DATASET CONTENT:
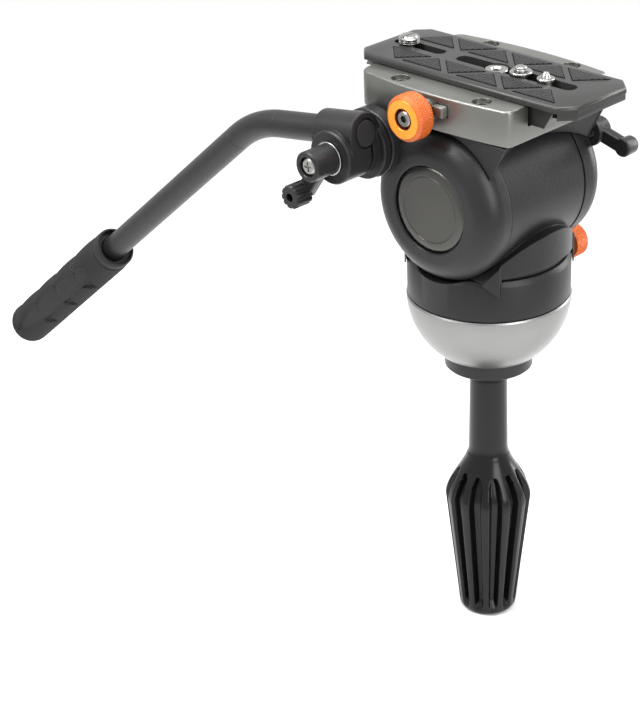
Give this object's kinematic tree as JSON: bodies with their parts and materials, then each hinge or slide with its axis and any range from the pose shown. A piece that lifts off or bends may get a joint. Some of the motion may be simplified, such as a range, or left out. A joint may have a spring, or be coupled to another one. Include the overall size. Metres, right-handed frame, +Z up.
{
  "type": "fluid video head",
  "caption": "Fluid video head with a half-ball base, clamp handle below, tilt drum, sliding camera plate and bent pan bar on its right side.",
  "frame": {"origin": "centre of the half ball, on the plane of its lip", "axes": "+Z up along the pan axis, +Y towards the lens, +X to the operator's right, where the pan bar is"},
  "size_m": [0.1265, 0.3536, 0.2797],
  "materials": {
    "black_coat": "fine-textured black powder coat, soft sheen",
    "gloss_black": "smooth moulded black plastic",
    "dark_disc": "glossy dark grey anodised disc",
    "brushed_silver": "fine turned, brushed",
    "warm_grey": "bead-blasted warm silver-grey",
    "dark_anodised": "dark grey anodised",
    "bright_steel": "machined bright steel",
    "orange_metal": "orange anodised, knurled rim",
    "black_rubber": "matt ribbed rubber",
    "brass_metal": "turned brass",
    "white_plastic": "natural moulded plastic"
  },
  "bodies": {
    "base": {"half_ball": "brushed_silver", "pan_spindle": "bright_steel", "pan_bearing": "bright_steel", "pan_drag_stator": "white_plastic", "spindle_nut": "bright_steel", "clamp_stud": "bright_steel"},
    "cup": {"clamp_cup": "black_coat"},
    "handle": {"clamp_grip": "gloss_black", "grip_nut": "brass_metal"},
    "pan": {"pan_housing": "black_coat", "pan_body": "black_coat", "pan_drag_rotor": "white_plastic", "pan_brake_shoe": "black_rubber", "left_tilt_bearing": "bright_steel", "tilt_drag_cartridge": "dark_anodised", "counterbalance_spring": "bright_steel", "right_tilt_bearing": "bright_steel"},
    "pan_lock": {"pan_lock_knob": "orange_metal", "pan_lock_screw": "bright_steel"},
    "tilt": {"right_cheek": "black_coat", "left_cheek": "black_coat", "tilt_saddle": "black_coat", "tilt_axle": "bright_steel", "right_badge": "dark_disc", "left_badge": "dark_disc", "receiver": "warm_grey", "receiver_screw_1": "bright_steel", "receiver_screw_2": "bright_steel", "receiver_screw_3": "bright_steel", "receiver_screw_4": "bright_steel", "stop_pin": "bright_steel"},
    "jaw": {"clamping_jaw": "dark_anodised"},
    "plate_lock": {"plate_lock_knob": "orange_metal", "plate_lock_screw": "bright_steel"},
    "catch": {"safety_catch": "warm_grey"},
    "tilt_lock": {"tilt_lock_lever": "black_coat", "tilt_lock_screw": "bright_steel"},
    "plate": {"camera_plate": "dark_anodised", "plate_bush": "bright_steel", "grip_pad_1": "black_rubber", "grip_pad_2": "black_rubber", "grip_pad_3": "black_rubber", "grip_pad_4": "black_rubber", "grip_pad_5": "black_rubber", "grip_pad_6": "black_rubber", "grip_pad_7": "black_rubber", "grip_pad_8": "black_rubber", "grip_pad_9": "black_rubber", "grip_pad_10": "black_rubber", "grip_pad_11": "black_rubber", "grip_pad_12": "black_rubber"},
    "quarter_screw": {"camera_screw": "bright_steel"},
    "pin": {"video_pin": "bright_steel"},
    "three_eighths_screw": {"accessory_screw": "bright_steel"},
    "bar_holder": {"bar_clamp": "black_coat"},
    "bar_lever": {"clamp_lever": "black_coat", "clamp_lever_screw": "bright_steel"},
    "bar": {"pan_bar": "black_coat", "pan_bar_plug": "black_rubber", "pan_bar_grip": "black_rubber"}
  },
  "joints": [
    {"name": "cup_lift", "type": "slide", "parent": "base", "child": "cup", "axis": [0, 0, 1], "range_m": [-0.0064, 0]},
    {"name": "handle_turn", "type": "hinge", "parent": "cup", "child": "handle", "pos_m": [0, 0, -0.09], "axis": [0, 0, 1], "range_deg": [-1440, 0]},
    {"name": "pan_turn", "type": "hinge", "parent": "base", "child": "pan", "pos_m": [0, 0, 0.0196], "axis": [0, 0, 1], "continuous": true},
    {"name": "pan_lock_turn", "type": "hinge", "parent": "pan", "child": "pan_lock", "pos_m": [-0.0432, 0.012, 0.0125], "axis": [1, 0, 0], "range_deg": [0, 360]},
    {"name": "tilt_turn", "type": "hinge", "parent": "pan", "child": "tilt", "pos_m": [0, 0, 0.051], "axis": [1, 0, 0], "range_deg": [-65, 65]},
    {"name": "jaw_slide", "type": "slide", "parent": "tilt", "child": "jaw", "axis": [1, 0, 0], "range_m": [0, 0.0012]},
    {"name": "plate_lock_turn", "type": "hinge", "parent": "tilt", "child": "plate_lock", "pos_m": [0.0455, -0.004, 0.0945], "axis": [1, 0, 0], "range_deg": [0, 541]},
    {"name": "catch_press", "type": "slide", "parent": "tilt", "child": "catch", "axis": [-1, 0, 0], "range_m": [0, 0.002], "stiffness_N_per_m": 400, "springref_m": -0.001},
    {"name": "tilt_lock_turn", "type": "hinge", "parent": "tilt", "child": "tilt_lock", "pos_m": [-0.039, 0.0288, 0.0722], "axis": [1, 0, 0], "range_deg": [-30, 45]},
    {"name": "plate_slide", "type": "slide", "parent": "tilt", "child": "plate", "axis": [0, 1, 0], "range_m": [-0.0035, 0.02]},
    {"name": "quarter_screw_turn", "type": "hinge", "parent": "plate", "child": "quarter_screw", "pos_m": [0, 0.0175, 0.1], "axis": [0, 0, 1], "continuous": true},
    {"name": "pin_slide", "type": "slide", "parent": "plate", "child": "pin", "axis": [0, 1, 0], "range_m": [-0.0015, 0.011]},
    {"name": "three_eighths_screw_turn", "type": "hinge", "parent": "plate", "child": "three_eighths_screw", "pos_m": [0, -0.047, 0.1], "axis": [0, 0, 1], "continuous": true},
    {"name": "bar_swing", "type": "hinge", "parent": "tilt", "child": "bar_holder", "pos_m": [0.0545, -0.033, 0.0745], "axis": [1, 0, 0], "range_deg": [-40, 40]},
    {"name": "bar_lever_turn", "type": "hinge", "parent": "bar_holder", "child": "bar_lever", "pos_m": [0.0727, -0.033, 0.0745], "axis": [1, 0, 0], "range_deg": [-90, 90]},
    {"name": "bar_slide", "type": "slide", "parent": "bar_holder", "child": "bar", "axis": [0, 0.9877, 0.1564], "range_m": [-0.008, 0.006]}
  ],
  "couplings": [
    {"joint": "cup_lift", "follows": "handle_turn", "m_per_rad": 0.00025266},
    {"joint": "plate_lock_turn", "follows": "jaw_slide", "rad_per_m": 7854}
  ]
}
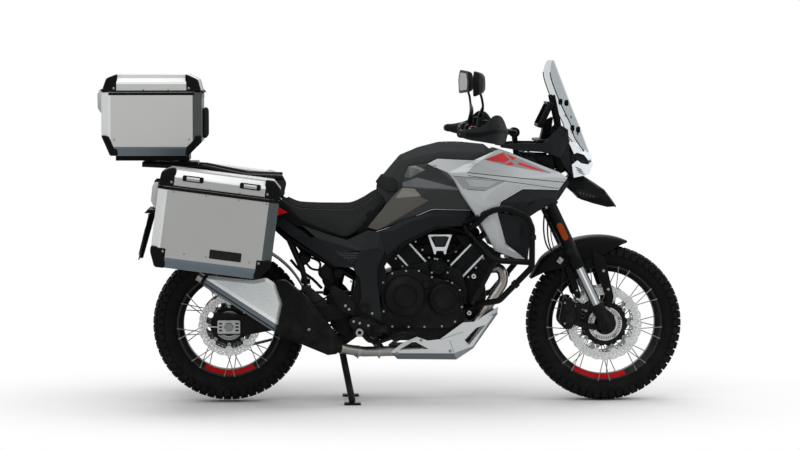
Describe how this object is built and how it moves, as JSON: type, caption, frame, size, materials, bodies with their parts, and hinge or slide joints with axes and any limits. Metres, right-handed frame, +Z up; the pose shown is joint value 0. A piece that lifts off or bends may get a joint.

PROBLEM:
Filter the data, keeping only the lines that contain "with".

ANSWER TO THIS EXERCISE:
Give this object's kinematic tree as JSON: bodies with their parts and materials, then each hinge or slide with its axis and any range from the pose shown. A piece that lifts off or bends may get a joint. Some of the motion may be simplified, such as a range, or left out. A joint may have a spring, or be coupled to another one. Include the overall size. Metres, right-handed frame, +Z up.
  "caption": "Fluid video head with a half-ball base, clamp handle below, tilt drum, sliding camera plate and bent pan bar on its right side.",
Describe how this object is built and how it moves, as JSON: type, caption, frame, size, materials, bodies with their parts, and hinge or slide joints with axes and any limits. Metres, right-handed frame, +Z up; the pose shown is joint value 0. A piece that lifts off or bends may get a joint.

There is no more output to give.